Making “Push On Green” a Reality: Issues & Actions Involved in Maintaining a Production Service
Venue
;login:, vol. 39, number 5 (2014), pp. 26-32
Publication Year
2014
Authors
Daniel V. Klein, Dina M. Betser, Mathew G. Monroe
BibTeX
Abstract
Updating production software is a process that may require dozens, if not hundreds,
of steps. These include creating and testing the new code, building new binaries
and packages, associating the packages with a versioned release, updating the jobs
in production datacenters, possibly modifying database schemata, and testing and
verifying the results. There are boxes to check and approvals to seek, and the more
automated the process, the easier it becomes. When releases can be made faster, it
is possible to release more often, and organizationally, one becomes less afraid to
“release early, release often”. This is the fundamental driving force behind the
work described in this paper – making rollouts as easy and as automated as
possible, so that when a “green” condition (defined below) is detected, we can more
quickly perform a new rollout.
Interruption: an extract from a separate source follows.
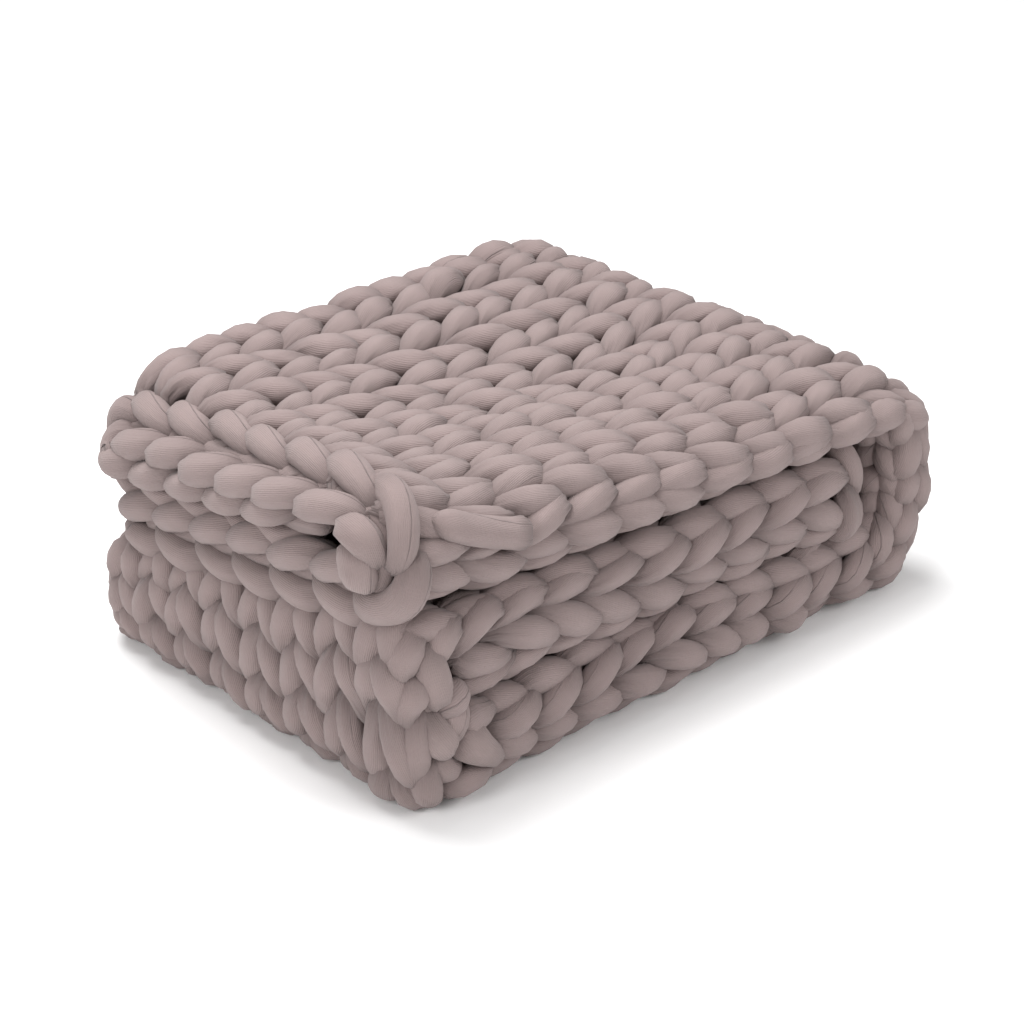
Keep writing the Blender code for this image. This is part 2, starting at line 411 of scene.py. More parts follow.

Humans may still be needed somewhere in the loop,
but we strive to reduce the purely mechanical toil they need to perform. This paper
describes how we, as Site Reliability Engineers working on several different Ads
and Commerce services at Google, do this, and shares information on how to enable
other organizations to do the same. We define Push On Green and describe the
development and deployment of best practices that serve as a foundation for this
kind of undertaking. Using a “sample service” at Google as an example, we look at
the historical development of the mechanization of the rollout process, and discuss
the steps taken to further automate it. We then examine the steps remaining, both
near and long-term, as we continue to gain experience and advance the process
towards full automation. We conclude with a set of concrete recommendations for
other groups wishing to implement a Push On Green system that keeps production
systems not only up-and-running, but also updated with as little
engineer-involvement and user-visible downtime as possible.